Jason DeCrow/Associated Press
Hall of Fame linebacker Harry Carson, who spent 13 seasons as one of the NFL’s most dominating forces, will not allow his grandson to play football over concerns about long-term brain injuries.
“I’ve sort of made the decision, as the dictator of my family, that my grandson was not going to play football,” Carson said May 4, per Nathaniel Vinton of the New York Daily News. “He understands where I’m coming from. He’s not going to be playing football. I get him involved with other sports.”
Carson, 62, was speaking in Albany, New York, to a group of state lawmakers. He has had post-concussion syndrome for a long time and has become an advocate for brain health since the end of his playing career. He was speaking to lawmakers in support of a bill that would ban tackle football for children 13 years of age or younger.

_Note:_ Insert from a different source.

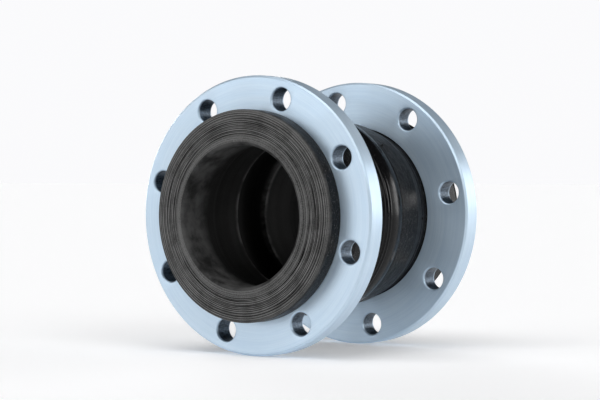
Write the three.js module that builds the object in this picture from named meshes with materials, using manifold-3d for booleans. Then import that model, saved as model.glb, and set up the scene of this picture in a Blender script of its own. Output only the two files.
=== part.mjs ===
// A single-sphere rubber expansion joint, nominal bore 150 mm, with two loose steel flanges.
//
// Millimetres, +Z up. The pipe axis is Y, with the origin in the middle of the bellows. The front end
// is at -Y and the rear end at +Y. Each half is built once, towards +Y, and the front half is the same
// half turned about Z. Profiles are pairs [r, s]: r is the radius from the pipe axis, and s the
// distance from the middle of the bellows.
//
// The bellows is three layers, liner, cord and cover, cut into zones along the axis: two arch halves,
// two shoulders and two collars. The zones leave a seam gap where the rubber flexes.

import * as THREE from "three";
import { mergeVertices } from "three/addons/utils/BufferGeometryUtils.js";
import Module from "manifold-3d";

const wasm = await Module();
wasm.setup();

// ---- Driving dimensions ----

const GAP = 0.3; // between neighbouring pieces
const ROUND_SEGMENTS = 32; // round the bellows
const FLANGE_SEGMENTS = 64;
const HOLE_SEGMENTS = 16;

const FLANGE = {
  radius: 140,
  bore: 92,
  inner: 80, // distance of its inner face from the middle
  thickness: 22,
  rimChamfer: 2,
  boreChamfer: 3,
};
const BOLTS = { count: 8, circleRadius: 120, holeRadius: 11.5 };
const REAR_HOLE_ANGLE = 10.89; // degrees from +X towards +Z
const FRONT_HOLE_ANGLE = 28.64;

const CROWN = { outer: 105.5, inner: 91 }; // radii of the arch at its middle
// Corners of the wall as [r, s]: where the arch's arc ends, the throat, and where the neck begins.
const ARCH_FOOT = { outer: [98.2, 21.5], inner: [77.5, 24] };
const THROAT = { outer: [96.6, 55], inner: [75, 66.5] };
const NECK_END = { outer: [91, 75], inner: [70.5, 86] };
const LAYER_SHARE = { liner: 0.3, cord: 0.65 }; // how far each layer reaches into the wall

const COLLAR = { radius: 105.7, edge: 121.5, clearance: 0.4 };
const SEAL_FACE = { outer: 95, inner: 83, s: 123.2 }; // the flat ring that seals
const LIP = { crestRadius: 76.5, s: 125.2, rounding: 4 }; // the raised edge round the bore
const BEAD = { circleRadius: 95.5, s: 110.8, radius: 4.2, wrap: 2.3 };

const ARCH_SEAM = 39.5; // where the arch half ends and the shoulder starts
const SHOULDER_SEAM = 66.5; // where the shoulder ends and the collar starts

const flangeOuter = FLANGE.inner + FLANGE.thickness;

// ---- Materials ----

const steelPaint = new THREE.MeshStandardMaterial({ color: 0xc6d4e2, roughness: 0.4, metalness: 0.5 });
const beadSteel = new THREE.MeshStandardMaterial({ color: 0x8b8d90, roughness: 0.35, metalness: 0.9 });
const coverRubber = new THREE.MeshStandardMaterial({ color: 0x17191b, roughness: 0.35, metalness: 0 });
const linerRubber = new THREE.MeshStandardMaterial({ color: 0x3c3f41, roughness: 0.6, metalness: 0 });
const tyreCord = new THREE.MeshStandardMaterial({ color: 0x6d6247, roughness: 0.8, metalness: 0 });

// ---- Shape tools ----

const radians = THREE.MathUtils.degToRad;

function mesh(name, geometry, material) {
  const made = new THREE.Mesh(geometry, material);
  made.name = name;
  return made;
}

// A ring of the closed profile [[r, s], ...], given either way round.
// The half-segment start puts flats, not corners, on the X and Z axes.
function ring(profile, segments) {
  const points = profile.map(([r, s]) => new THREE.Vector2(r, s));
  if (THREE.ShapeUtils.area(points) < 0) points.reverse();
  points.push(points[0]);
  return new THREE.LatheGeometry(points, segments, Math.PI / segments);
}

// A point on a circle about [r, s], at an angle in degrees from +r towards +s.
function onCircle([r, s], radius, degrees) {
  const angle = radians(degrees);
  return [r + radius * Math.cos(angle), s + radius * Math.sin(angle)];
}

function arc(centre, radius, from, to, steps) {
  return Array.from({ length: steps + 1 }, (_, i) =>
    onCircle(centre, radius, from + ((to - from) * i) / steps),
  );
}

function solidOf(geometry) {
  const bare = geometry.clone();
  bare.deleteAttribute("normal");
  bare.deleteAttribute("uv");
  const merged = mergeVertices(bare, 1e-3);
  return new wasm.Manifold(
    new wasm.Mesh({
      numProp: 3,
      vertProperties: merged.attributes.position.array,
      triVerts: new Uint32Array(merged.index.array),
    }),
  );
}

function geometryOf(solid) {
  const { vertProperties, triVerts } = solid.getMesh();
  const made = new THREE.BufferGeometry();
  made.setAttribute("position", new THREE.BufferAttribute(vertProperties, 3));
  made.setIndex(new THREE.BufferAttribute(triVerts, 1));
  made.computeVertexNormals();
  return made;
}

// ---- The bellows wall ----

// Radius of the wall's outer or inner side: an arc over the arch, then straight stretches.
function sideRadius(crown, corners, s) {
  const [footRadius, foot] = corners[0];
  if (s <= foot) {
    const drop = crown - footRadius;
    const bend = (foot ** 2 + drop ** 2) / (2 * drop);
    return crown - bend + Math.sqrt(bend ** 2 - s ** 2);
  }
  const next = corners.findIndex(([, corner]) => corner > s);
  if (next < 0) return corners.at(-1)[0];
  const [fromRadius, from] = corners[next - 1];
  const [toRadius, to] = corners[next];
  return fromRadius + ((toRadius - fromRadius) * (s - from)) / (to - from);
}

const innerCorners = [ARCH_FOOT.inner, THROAT.inner, NECK_END.inner];
const outerCorners = [ARCH_FOOT.outer, THROAT.outer, NECK_END.outer];

// Radius at a share of the wall, 0 on the inside and 1 on the outside.
function wallRadius(share, s) {
  const inner = sideRadius(CROWN.inner, innerCorners, s);
  const outer = sideRadius(CROWN.outer, outerCorners, s);
  return inner + share * (outer - inner);
}

const LAYERS = {
  liner: { low: (s) => wallRadius(0, s), high: (s) => wallRadius(LAYER_SHARE.liner, s) - GAP / 2 },
  cord: {
    low: (s) => wallRadius(LAYER_SHARE.liner, s) + GAP / 2,
    high: (s) => wallRadius(LAYER_SHARE.cord, s) - GAP / 2,
  },
  cover: { low: (s) => wallRadius(LAYER_SHARE.cord, s) + GAP / 2, high: (s) => wallRadius(1, s) },
};

// A zone of one layer: out along its outside and back along its inside, through the stations in s.
function zoneRing(layer, stations) {
  const outside = stations.map((s) => [layer.high(s), s]);
  const inside = stations.map((s) => [layer.low(s), s]).reverse();
  return ring([...inside, ...outside], ROUND_SEGMENTS);
}

const archStations = [GAP / 2, 8, 16, ARCH_FOOT.outer[1], ARCH_FOOT.inner[1], ARCH_SEAM - GAP / 2];
const shoulderStations = [ARCH_SEAM + GAP / 2, THROAT.outer[1], SHOULDER_SEAM - GAP / 2];
// From the neck down to the shoulder seam, as the collar pieces run.
const neckStations = [NECK_END.inner[1], NECK_END.outer[1], SHOULDER_SEAM + GAP / 2];

// ---- The collar ----

const beadCentre = [BEAD.circleRadius, BEAD.s];
const cordHole = BEAD.radius + GAP;
const cordOutside = cordHole + BEAD.wrap;
const cordTop = BEAD.s + cordOutside;
const faceUnderside = cordTop + GAP;

// The liner: bore, rounded lip, flat sealing ring, and the face falling back to the collar's edge.
function linerCollar() {
  const { low, high } = LAYERS.liner;
  const wallOutside = high(flangeOuter);
  const lipCentre = [NECK_END.inner[0] + LIP.rounding, LIP.s - LIP.rounding];
  return ring(
    [
      [wallOutside, faceUnderside],
      ...neckStations.map((s) => [high(s), s]),
      ...neckStations.map((s) => [low(s), s]).reverse(),
      ...arc(lipCentre, LIP.rounding, 180, 90, 3),
      [LIP.crestRadius, LIP.s],
      [SEAL_FACE.inner, SEAL_FACE.s],
      [SEAL_FACE.outer, SEAL_FACE.s],
      [COLLAR.radius, COLLAR.edge],
      [COLLAR.radius, faceUnderside],
    ],
    ROUND_SEGMENTS,
  );
}

const HOOK_ROOT = 225; // degrees round the bead where the cord reaches it
const HOOK_END = -120; // where the turned-up cord stops, short of its own root

// The cord: up the neck, over the face side of the bead ring, round it and back, open by a slit.
function cordCollar() {
  const { low, high } = LAYERS.cord;
  const neckInside = low(flangeOuter);
  const neckOutside = high(flangeOuter);
  const rootOuter = onCircle(beadCentre, cordOutside, HOOK_ROOT);
  const flare = rootOuter[0] - neckOutside;
  return ring(
    [
      ...neckStations.map((s) => [low(s), s]).reverse(),
      [neckInside, cordTop - BEAD.wrap],
      [neckInside + BEAD.wrap, cordTop],
      ...arc(beadCentre, cordOutside, 90, -90, 4),
      onCircle(beadCentre, cordOutside, HOOK_END),
      onCircle(beadCentre, cordHole, HOOK_END),
      ...arc(beadCentre, cordHole, -90, HOOK_ROOT, 7),
      rootOuter,
      [neckOutside, rootOuter[1] - flare],
      ...neckStations.map((s) => [high(s), s]),
    ],
    ROUND_SEGMENTS,
  );
}

// The cover: arch edge, neck, back of the collar and its side, closed round the cord.
function coverCollar() {
  const { low, high } = LAYERS.cover;
  const neckInside = low(flangeOuter);
  const [cordRootRadius, cordRootS] = onCircle(beadCentre, cordOutside, HOOK_ROOT);
  const root = [cordRootRadius + GAP, cordRootS - GAP];
  const flare = root[0] - neckInside;
  const back = flangeOuter + COLLAR.clearance;
  const backInner = FLANGE.bore + FLANGE.boreChamfer - COLLAR.clearance;
  return ring(
    [
      ...neckStations.map((s) => [high(s), s]),
      ...neckStations.map((s) => [low(s), s]).reverse(),
      [neckInside, root[1] - flare],
      root,
      onCircle(beadCentre, cordOutside + GAP, HOOK_END),
      ...arc(beadCentre, cordOutside + GAP, -90, 0, 2),
      [BEAD.circleRadius + cordOutside + GAP, cordTop],
      [COLLAR.radius, cordTop],
      [COLLAR.radius, back],
      [backInner, back],
      [NECK_END.outer[0], back - (backInner - NECK_END.outer[0])],
    ],
    ROUND_SEGMENTS,
  );
}

function beadRing() {
  return ring(arc(beadCentre, BEAD.radius, 0, 315, 7), ROUND_SEGMENTS);
}

// ---- The flange ----

function flangeBlank() {
  const rim = FLANGE.radius / Math.cos(Math.PI / FLANGE_SEGMENTS); // so that its flats reach the radius
  const chamfer = FLANGE.rimChamfer;
  return ring(
    [
      [FLANGE.bore, FLANGE.inner],
      [FLANGE.bore, flangeOuter - FLANGE.boreChamfer],
      [FLANGE.bore + FLANGE.boreChamfer, flangeOuter],
      [rim - chamfer, flangeOuter],
      [rim, flangeOuter - chamfer],
      [rim, FLANGE.inner + chamfer],
      [rim - chamfer, FLANGE.inner],
    ],
    FLANGE_SEGMENTS,
  );
}

function flangeWithHoles(firstHoleAngle) {
  let solid = solidOf(flangeBlank());
  for (let i = 0; i < BOLTS.count; i += 1) {
    const angle = radians(firstHoleAngle + (360 * i) / BOLTS.count);
    const drill = new THREE.CylinderGeometry(
      BOLTS.holeRadius,
      BOLTS.holeRadius,
      2 * FLANGE.thickness,
      HOLE_SEGMENTS,
    );
    drill.translate(
      BOLTS.circleRadius * Math.cos(angle),
      (FLANGE.inner + flangeOuter) / 2,
      BOLTS.circleRadius * Math.sin(angle),
    );
    solid = solid.subtract(solidOf(drill));
  }
  return geometryOf(solid);
}

// ---- Assembly ----

const LAYER_MATERIAL = { liner: linerRubber, cord: tyreCord, cover: coverRubber };
const COLLAR_SHAPE = { liner: linerCollar, cord: cordCollar, cover: coverCollar };

function half(end, firstHoleAngle) {
  const group = new THREE.Group();
  for (const [layer, material] of Object.entries(LAYER_MATERIAL)) {
    group.add(
      mesh(`${end}_arch_${layer}`, zoneRing(LAYERS[layer], archStations), material),
      mesh(`${end}_shoulder_${layer}`, zoneRing(LAYERS[layer], shoulderStations), material),
      mesh(`${end}_collar_${layer}`, COLLAR_SHAPE[layer](), material),
    );
  }
  group.add(
    mesh(`${end}_bead_ring`, beadRing(), beadSteel),
    mesh(`${end}_flange`, flangeWithHoles(firstHoleAngle), steelPaint),
  );
  return group;
}

const rear = half("rear", REAR_HOLE_ANGLE);
const front = half("front", 180 - FRONT_HOLE_ANGLE);
front.rotation.z = Math.PI;

const expansionJoint = new THREE.Group();
expansionJoint.add(rear, front);

export default expansionJoint;
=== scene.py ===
"""A single-sphere rubber expansion joint with two loose steel flanges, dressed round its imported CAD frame.

The pipe axis is Y, with the origin in the middle of the bellows. Profiles are pairs (radius, y) in
millimetres. Each half is drawn once for the rear end, towards +Y, and mirrored for the front end.
"""

import math

import bmesh
import bpy
import numpy as np
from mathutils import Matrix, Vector


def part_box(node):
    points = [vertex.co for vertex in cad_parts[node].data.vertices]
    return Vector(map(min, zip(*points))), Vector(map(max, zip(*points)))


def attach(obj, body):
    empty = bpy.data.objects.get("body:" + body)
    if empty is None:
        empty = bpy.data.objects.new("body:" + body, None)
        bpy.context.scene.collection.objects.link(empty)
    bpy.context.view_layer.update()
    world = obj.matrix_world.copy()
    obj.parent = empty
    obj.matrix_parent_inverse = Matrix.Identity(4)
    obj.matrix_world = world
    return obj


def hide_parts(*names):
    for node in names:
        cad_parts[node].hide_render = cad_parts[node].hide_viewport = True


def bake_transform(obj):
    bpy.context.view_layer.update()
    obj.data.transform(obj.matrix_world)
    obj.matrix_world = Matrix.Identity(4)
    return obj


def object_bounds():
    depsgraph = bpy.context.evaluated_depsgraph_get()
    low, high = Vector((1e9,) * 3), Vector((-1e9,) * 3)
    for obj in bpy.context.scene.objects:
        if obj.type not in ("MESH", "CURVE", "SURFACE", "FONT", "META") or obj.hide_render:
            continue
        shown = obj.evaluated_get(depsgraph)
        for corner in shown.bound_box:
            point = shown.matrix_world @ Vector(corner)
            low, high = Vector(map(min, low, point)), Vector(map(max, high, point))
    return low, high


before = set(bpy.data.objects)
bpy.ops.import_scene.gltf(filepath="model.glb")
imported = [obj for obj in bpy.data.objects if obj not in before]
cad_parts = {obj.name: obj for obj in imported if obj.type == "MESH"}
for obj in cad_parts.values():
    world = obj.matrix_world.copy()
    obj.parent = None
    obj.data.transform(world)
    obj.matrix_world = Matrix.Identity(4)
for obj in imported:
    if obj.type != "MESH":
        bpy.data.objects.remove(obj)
cad_low, cad_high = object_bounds()

# ---- Driving dimensions, in millimetres ----

MM = 0.001
REAR, FRONT = 1, -1
ENDS = {"rear": REAR, "front": FRONT}

flange_low, flange_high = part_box("rear_flange")
FLANGE_RADIUS = flange_high.x / MM
FLANGE_INNER = flange_low.y / MM  # distance of its inner face from the middle
FLANGE_OUTER = flange_high.y / MM
FLANGE_BORE = 92
BORE_CHAMFER = 3
RIM_CHAMFER = 2
EDGE_ROUNDING = 0.4
HOLE_COUNT = 8
HOLE_CIRCLE = 120
HOLE_RADIUS = 11.5
HOLE_ROUNDING = 1.8  # the softened edge round each hole
FIRST_HOLE = {"rear": 10.89, "front": 28.64}  # degrees from +X towards +Z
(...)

“I think that parents should think long and hard about what they’re signing their kids up for,” Carson said. “There is definitely a correlation between head trauma and problems down the line, whether it’s in older adults with dementia or young people with post-concussion syndrome. It affects their quality of life.”
Carson played for the Giants from 1976 to 1988, making nine Pro Bowls. He and Lawrence Taylor rank among the best linebacker pairing in the sport’s history, leading the Giants to a Super Bowl XXI victory. They are both members of the team’s Ring of Honor, and Carson joined Taylor in the Hall of fame in 2006 after a lengthy wait.
All the accomplishments Carson had on the field began taking a toll soon after he retired. He was diagnosed with post-concussion syndrome in 1990 and has dealt with ongoing symptoms for more than a quarter century. Vinton wrote of Carson’s day-to-day sacrifices just to deal with the pain:
The damage was permanent, but there were coping mechanisms. He always carries sunglasses on flights, to protect himself from the sudden flash of sunlight when fellow passengers raise their shades. He selects restaurant seating to minimize unfiltered noise, which can spark a migraine headache. He doesn’t look at television screens from certain angles.
Carson is far from the only former player to express a similar sentiment. Former quarterbacks Troy Aikman, Terry Bradshaw and Brett Favre are just a few of the dozens of players who said they’d be concerned about their children playing football. Jim Trotter of ESPN.com also spoke to a number of current players, and most of them said they’d prefer their children play football at a later age—if at all.
Most of the worry stems from damage that repeated head trauma can do to the developing brain. A study by the American Academy of Neurology found that “more than 40 percent of retired National Football League (NFL) players in a recent study had signs of traumatic brain injury based on sensitive MRI scans called diffusion tensor imaging.”
Posthumous studies done at the University of Boston found 87 of 91 (95.6 percent) former NFL players suffered from chronic traumatic encephalopathy, a degenerative brain condition linked to repetitive trauma.
Carson said he will not donate his brain to any studies.